Astronomers May Have Discovered Evidence Of Life On Venus

Alien UFO

At the start of 2020, approximately 3,784 years ago in subjective time, evidence of extraterrestrial life within our own solar system would have been treated as a mind-blowing revelation, but now it seems like something perfectly plausible within the parameters of this surreal mire of a year we’ve had. Nevertheless, astronomers have detected signs of what they believe could indicate the presence of life on Venus.

The planet was previously considered uninhabitable due to its inhospitable conditions, including an atmosphere consisting almost entirely of carbon dioxide, a surface pressure equivalent to 3,000 feet underwater on Earth, a landscape regularly reshaped by violent volcanic activity and a mean surface temperature of 867ºF (464ºC). Despite this, the detection of phosphine in the atmosphere has led scientists to believe that life could be forming in the vast clouds of sulfur that obscure the planet from view.

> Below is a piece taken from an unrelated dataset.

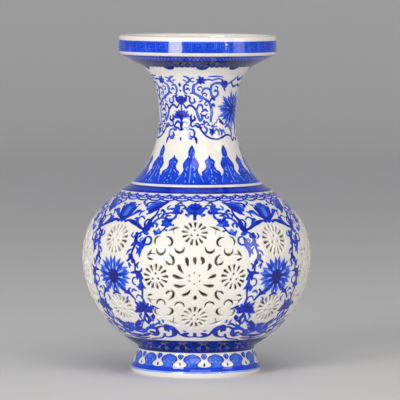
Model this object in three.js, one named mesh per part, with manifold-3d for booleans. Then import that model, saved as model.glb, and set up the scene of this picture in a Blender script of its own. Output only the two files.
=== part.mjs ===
// Double-walled openwork porcelain vase with a dish mouth, as the sections it is made from. Each one
// is formed on its own, luted to the next with a ring of slip, pierced, painted, glazed and fired.
// Units are millimetres, +Z is up, and the origin is the centre of the foot's underside.
import * as THREE from "three";
import { mergeVertices } from "three/addons/utils/BufferGeometryUtils.js";
import Module from "manifold-3d";

const wasm = await Module();
wasm.setup();

// Driving dimensions.
const HEIGHT = 280;
const MOUTH_RADIUS = 65.4;
const NECK_RADIUS = 31.7;
const SHOULDER_RADIUS = 53.6;
const BELLY_RADIUS = 95;
const EQUATOR = 97.5; // height of the belly's widest line
const BELLY_RISE = 72.1; // semi-axes of the half ellipses above and below it
const BELLY_FALL = 87;
const WAIST_RADIUS = 48.3;
const WAIST_HEIGHT = 20.5;
const FOOT_RADIUS = 53.8;
const WALL = 4.2; // mouth, neck and pierced shell
const LINER_WALL = 3.6;
const LINER_RADIUS = 83.2;
const LINER_NECK_RADIUS = 50.2;
const BASE_WALL = 5;
const BASE_RECESS = 14; // height of the base's underside above the table
const SLIP = 0.7; // thickness of a ring of slip
const FIT = 0.3; // clearance at every joint face
const SEGMENTS = 36;

// Heights of the joints, each at the middle of its ring of slip.
const MOUTH_JOINT = 249;
const SHOULDER_JOINT = 158.8;
const COLLAR_JOINT = 152;
const BELLY_JOINT = 105.1;
const LINER_JOINT = 97;
const FOOT_JOINT = 31.6;
const HALF_JOINT = SLIP / 2 + FIT;

// The liner's upper and lower halves are each made in two courses, which meet at these heights.
const LINER_SHOULDER = 131;
const LINER_BOWL = 60;

// Pierced medallions: four large ones, and a small one above and below each gap between them.
const MEDALLION_HEIGHT = 85.6;
const SMALL_UPPER_HEIGHT = 116.1;
const SMALL_LOWER_HEIGHT = 58.7;

const point = (radius, height) => new THREE.Vector2(radius, height);
const curve = (steps, ...corners) =>
  new THREE.CubicBezierCurve(...corners.map(([r, z]) => point(r, z))).getPoints(steps);

// A wall's inner face: its outer face, listed downwards, moved towards the axis and listed upwards.
function innerFace(outer, wall) {
  const last = outer.length - 1;
  const moved = outer.map((p, i) => {
    const along = outer[Math.min(i + 1, last)].clone().sub(outer[Math.max(i - 1, 0)]).normalize();
    return i % last === 0
      ? point(p.x + wall / along.y, p.y)
      : point(p.x + along.y * wall, p.y - along.x * wall);
  });
  return moved.filter((p, i) => i % last === 0 || (p.y < outer[0].y && p.y > outer[last].y)).reverse();
}

// The part of a profile, listed downwards, that lies between two heights.
function between(profile, low, high) {
  const kept = [];
  profile.forEach((p, i) => {
    if (p.y >= low && p.y <= high) kept.push(p);
    const next = profile[i + 1];
    if (!next) return;
    for (const limit of [high, low])
      if (p.y > limit && next.y < limit)
        kept.push(p.clone().lerp(next, (limit - p.y) / (next.y - p.y)));
  });
  return kept;
}

// Outer profiles, all listed downwards.
const neckProfile = [
  ...curve(4, [47.8, 255.6], [37.6, 250.2], [NECK_RADIUS, 234], [NECK_RADIUS, 212.5]),
  ...curve(5, [NECK_RADIUS, 212.5], [NECK_RADIUS, 190], [40, 170.5], [53, SHOULDER_JOINT]).slice(1),
  point(SHOULDER_RADIUS, SHOULDER_JOINT - 2),
];
const bellyArc = (steps, semiAxis, top, bottom) => {
  const angle = (height) => Math.asin((height - EQUATOR) / semiAxis);
  return new THREE.EllipseCurve(0, EQUATOR, BELLY_RADIUS, semiAxis, angle(top), angle(bottom), true)
    .getPoints(steps);
};
const bellyProfile = [
  ...bellyArc(6, BELLY_RISE, COLLAR_JOINT, EQUATOR),
  ...bellyArc(7, BELLY_FALL, EQUATOR, 25).slice(1),
  point(50.2, 23.4), point(48.8, 22), point(WAIST_RADIUS, WAIST_HEIGHT),
];
const linerProfile = [
  ...curve(4, [LINER_NECK_RADIUS, 152], [66, 143], [LINER_RADIUS, 124], [LINER_RADIUS, LINER_JOINT]),
  ...curve(4, [LINER_RADIUS, LINER_JOINT], [LINER_RADIUS, 68], [66, 42], [45, 30.5]).slice(1),
];

// A solid turned about the Z axis, from its outer face listed downwards and its inner face upwards.
function turned(...faces) {
  const outline = faces.flat().reverse();
  if (outline[0].x !== 0) outline.push(outline[0].clone());
  return new THREE.LatheGeometry(outline, SEGMENTS).rotateX(Math.PI / 2);
}

function toSolid(geometry) {
  const bare = geometry.clone();
  bare.deleteAttribute("normal");
  bare.deleteAttribute("uv");
  const merged = mergeVertices(bare, 1e-3);
  return new wasm.Manifold(new wasm.Mesh({
    numProp: 3,
    vertProperties: merged.attributes.position.array,
    triVerts: new Uint32Array(merged.index.array),
  }));
}

function toGeometry(solid) {
  const mesh = solid.getMesh();
  return new THREE.BufferGeometry()
    .setAttribute("position", new THREE.BufferAttribute(mesh.vertProperties, 3))
    .setIndex(new THREE.BufferAttribute(mesh.triVerts, 1));
}

// One hole: a flat outline in (across, up) pushed outwards through the belly at a height and azimuth.
function hole(outline, height, azimuth) {
  return wasm.Manifold.extrude([outline], 48)
    .rotate([90, 0, 0])
    .translate([0, -60, height])
    .rotate([0, 0, azimuth]);
}

// A ring of petal-shaped slots about a centre: each has a narrow foot and a broad outer end.
function petals(count, centre, innerRadius, outerRadius, width, turn) {
  const length = outerRadius - innerRadius;
  const outline = [[0, -0.22], [1, -0.5], [1, 0.5], [0, 0.22]]
    .map(([along, across]) => [innerRadius + along * length, across * width]);
  return Array.from({ length: count }, (_, i) => {
    const angle = ((i * 360) / count + turn) * (Math.PI / 180);
    const [c, s] = [Math.cos(angle), Math.sin(angle)];
    return outline.map(([x, y]) => [centre[0] + x * c - y * s, centre[1] + x * s + y * c]);
  });
}

// A leaf-shaped slot in a diagonal of the large medallion, bent round its rim.
function rimSlot(towards) {
  const arc = (radius, from, to) => [0, 1, 2].map((i) => {
    const angle = ((from + ((to - from) * i) / 2) * Math.PI) / 180;
    return [radius * Math.cos(angle), radius * Math.sin(angle)];
  });
  return [...arc(40.2, towards - 9, towards + 9), ...arc(35.6, towards + 6, towards - 6)];
}

const medallion = [
  ...petals(12, [0, 0], 10.4, 18.2, 4.2, 15),
  ...[[31.8, 1], [-31.8, 1], [0, 36.8], [0, -33.4]]
    .flatMap((centre) => petals(5, centre, 3.4, 10.2, 4.8, 90)),
  ...[45, 135, 225, 315].map(rimSlot),
];
const smallFlower = petals(5, [0, 0], 3.6, 10.2, 5, 90);

const quarters = [0, 90, 180, 270];
const piercing = wasm.Manifold.union(quarters.flatMap((azimuth) => [
  ...medallion.map((outline) => hole(outline, MEDALLION_HEIGHT, azimuth)),
  ...smallFlower.map((outline) => hole(outline, SMALL_UPPER_HEIGHT, azimuth + 45)),
  ...smallFlower.map((outline) => hole(outline, SMALL_LOWER_HEIGHT, azimuth + 45)),
]));
const pierced = (geometry) => toGeometry(toSolid(geometry).subtract(piercing));

// Mouth: a dish with an upright wall, a rounded lip and a floor that slopes into the throat.
function mouthDish() {
  const lip = WALL / 2;
  const crest = HEIGHT - lip;
  const inner = MOUTH_RADIUS - WALL;
  const rounding = [135, 90, 45].map((degrees) => {
    const angle = (degrees * Math.PI) / 180;
    return point(MOUTH_RADIUS - lip + lip * Math.cos(angle), crest + lip * Math.sin(angle));
  });
  const throat = between(neckProfile, MOUTH_JOINT + HALF_JOINT, HEIGHT);
  const outside = [
    point(MOUTH_RADIUS, crest),
    ...curve(3, [MOUTH_RADIUS, 266.6], [MOUTH_RADIUS, 263.6], [60.4, 262.4], [55, 259.2]),
    ...throat,
  ];
  const inside = [
    ...innerFace(throat, WALL).slice(0, -1),
    ...curve(3, [50.5, 262.2], [57, 265.6], [inner, 266.6], [inner, 271.5]),
    point(inner, crest),
  ];
  return turned(outside, inside, rounding);
}

// A length of wall between two heights.
function section(profile, wall, bottom, top) {
  const outer = between(profile, bottom, top);
  return turned(outer, innerFace(outer, wall));
}

// Collar: the raised string line and the sloping band that carry the shell outside and the liner inside.
function shoulderCollar() {
  const top = SHOULDER_JOINT - HALF_JOINT;
  const bottom = COLLAR_JOINT + HALF_JOINT;
  return turned(
    [
      point(SHOULDER_RADIUS - 0.3, top), point(SHOULDER_RADIUS + 0.7, top - 0.5),
      point(SHOULDER_RADIUS + 0.7, top - 1.1), point(SHOULDER_RADIUS + 1.2, top - 1.6),
      point(57.9, 154.6), point(61, bottom),
    ],
    [point(LINER_NECK_RADIUS - LINER_WALL, bottom), point(SHOULDER_RADIUS - 6, 155.6),
      point(SHOULDER_RADIUS - 4.6, top)],
  );
}

// Bottom course of the liner: the bowl that holds the water, with a flat floor on the base.
function linerBowl() {
  const floor = BASE_RECESS + BASE_WALL + FIT;
  const wall = between(linerProfile, 0, LINER_BOWL - FIT / 2);
  return turned(
    [...wall, point(39, 25.4), point(32, floor), point(0, floor)],
    [point(0, floor + LINER_WALL), point(31, floor + LINER_WALL), point(37, 28.6),
      ...innerFace(wall, LINER_WALL)],
  );
}

// Foot: the hollow below the belly and the spreading ring that stands on the table.
function foot() {
  const waist = between(bellyProfile, WAIST_HEIGHT, FOOT_JOINT - HALF_JOINT);
  return turned(
    [
      ...waist, point(48.5, 18.4), point(50.2, 15), point(51.9, 11), point(52.6, 7.4),
      point(FOOT_RADIUS, 5), point(FOOT_RADIUS, 2.4), point(FOOT_RADIUS - 1.4, 0),
    ],
    [point(48.2, 0), point(46.6, 2.2), point(44.4, 11), ...innerFace(waist, WALL)],
  );
}

// A ring of slip between two sections, as wide as the walls it joins.
function slip(joint, innerRadius, outerRadius) {
  const [high, low] = [joint + SLIP / 2, joint - SLIP / 2];
  return turned(
    [point(outerRadius, high), point(outerRadius, low)],
    [point(innerRadius, low), point(innerRadius, high)],
  );
}

const vase = new THREE.Group();
function add(name, geometry, color, roughness) {
  const mesh = new THREE.Mesh(geometry, new THREE.MeshStandardMaterial({ color, roughness, metalness: 0 }));
  mesh.name = name;
  vase.add(mesh);
}
const [GLAZE, COBALT, BISCUIT] = [0xeeede8, 0x2a4fae, 0xe4dccb];

const neckTube = section(neckProfile, WALL, SHOULDER_JOINT + HALF_JOINT, MOUTH_JOINT - HALF_JOINT);
const upperShell = section(bellyProfile, WALL, BELLY_JOINT + HALF_JOINT, COLLAR_JOINT - HALF_JOINT);
const lowerShell = section(bellyProfile, WALL, FOOT_JOINT + HALF_JOINT, BELLY_JOINT - HALF_JOINT);
const linerCourse = (bottom, top) => section(linerProfile, LINER_WALL, bottom, top);

add("mouth_dish", mouthDish(), COBALT, 0.12);
add("neck", neckTube, GLAZE, 0.12);
add("shoulder_collar", shoulderCollar(), COBALT, 0.12);
add("belly_upper", pierced(upperShell), GLAZE, 0.12);
add("belly_lower", pierced(lowerShell), GLAZE, 0.12);
add("foot", foot(), GLAZE, 0.12);
add("base_disc", turned([
  point(0, BASE_RECESS + BASE_WALL), point(43.4, BASE_RECESS + BASE_WALL),
  point(43.4, BASE_RECESS + 1), point(42.4, BASE_RECESS), point(0, BASE_RECESS),
]), GLAZE, 0.3);
add("liner_shoulder", linerCourse(LINER_SHOULDER + FIT / 2, COLLAR_JOINT - HALF_JOINT), GLAZE, 0.2);
add("liner_upper", linerCourse(LINER_JOINT + HALF_JOINT, LINER_SHOULDER - FIT / 2), GLAZE, 0.2);
add("liner_lower", linerCourse(LINER_BOWL + FIT / 2, LINER_JOINT - HALF_JOINT), GLAZE, 0.2);
add("liner_bowl", linerBowl(), GLAZE, 0.2);
add("mouth_seam", slip(MOUTH_JOINT, 34.4, 40.2), BISCUIT, 0.7);
add("shoulder_seam", slip(SHOULDER_JOINT, 49.2, 53), BISCUIT, 0.7);
add("collar_seam", slip(COLLAR_JOINT, 57, 61.4), BISCUIT, 0.7);
add("belly_seam", slip(BELLY_JOINT, 89.8, 94), BISCUIT, 0.7);
add("foot_seam", slip(FOOT_JOINT, 55.4, 61.2), BISCUIT, 0.7);
add("liner_seam", slip(LINER_JOINT, LINER_RADIUS - LINER_WALL, LINER_RADIUS), BISCUIT, 0.7);

export default vase;
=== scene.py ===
import math

import bpy
import numpy as np
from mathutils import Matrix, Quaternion, Vector


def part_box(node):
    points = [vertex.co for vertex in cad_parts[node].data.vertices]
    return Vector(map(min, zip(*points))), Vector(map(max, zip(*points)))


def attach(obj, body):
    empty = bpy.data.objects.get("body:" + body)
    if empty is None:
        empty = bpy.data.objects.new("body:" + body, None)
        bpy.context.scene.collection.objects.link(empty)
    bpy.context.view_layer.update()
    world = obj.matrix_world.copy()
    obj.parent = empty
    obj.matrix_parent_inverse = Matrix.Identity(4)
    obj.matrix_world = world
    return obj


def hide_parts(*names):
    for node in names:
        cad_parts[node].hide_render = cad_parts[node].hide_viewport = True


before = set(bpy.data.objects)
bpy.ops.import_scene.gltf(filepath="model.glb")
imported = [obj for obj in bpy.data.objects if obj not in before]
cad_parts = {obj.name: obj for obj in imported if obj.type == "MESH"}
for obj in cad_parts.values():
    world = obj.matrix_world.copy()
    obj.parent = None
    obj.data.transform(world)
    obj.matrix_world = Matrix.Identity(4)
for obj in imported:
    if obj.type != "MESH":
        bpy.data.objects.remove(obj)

# The visual model of the openwork porcelain vase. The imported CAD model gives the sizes; the surfaces here
# are finer turned meshes with the cobalt painting stored on them and the piercing cut through them.
# The drawing code works in millimetres, measured down a surface and round it, with azimuth 0 at the front.
MM = 0.001
DEGREES = 180 / math.pi  # the scale radius at which 1 across is 1 degree
BLANK = -5.0  # the stored distance where a surface has no paint or hole
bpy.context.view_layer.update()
rng = np.random.default_rng(7)


def cad(node, corner, axis):
    """One coordinate of a CAD node's box in millimetres: corner 0 is the lowest, 1 the highest."""
    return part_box(node)[corner][axis] / MM


HEIGHT = cad("mouth_dish", 1, 2)
MOUTH_R = cad("mouth_dish", 1, 0)
BELLY_R = cad("belly_lower", 1, 0)
BASE_R = cad("base_disc", 1, 0)
FOOT_R = BASE_R + 10.4  # the foot spreads this far past the base
BASE_LOW = cad("base_disc", 0, 2)
BASE_HIGH = cad("base_disc", 1, 2)
LINER_R = cad("liner_upper", 1, 0)
LINER_FLOOR = cad("liner_bowl", 0, 2)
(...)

Phosphine is a flammable and toxic gas made from phosphorus and hydrogen, and due to the concentration of the chemical found over Venus being higher than is possible for the planet to produce without additional factors, a theory was put forward that its presence could be explained by a form of photochemistry or geochemistry yet to be discovered. Essentially, the gas could indicate alien life since nothing we currently know about could produce it in the quantity measured in the circumstances available.


Of course, the prospect of extraterrestrial life has been a staple of science fiction for well over a century, with Venus itself playing a significant role early in many classic novels such as Edgar Rice Burroughs’ Amtor series of planetary romances and C.S. Lewis’ Perelandra. Or more recently in the likes of Kim Stanley Robinson’s 2312, where the planet has been colonized, and in The Expanse series of books and their TV show adaptation, where the alien protomolecule establishes itself on Venus and begins constructing a stargate.

For decades, humanity has always considered that the best chance of locating any form of alien life would be somewhere on Mars or the moons of the gas giants. But perhaps we were looking in the wrong direction the whole time?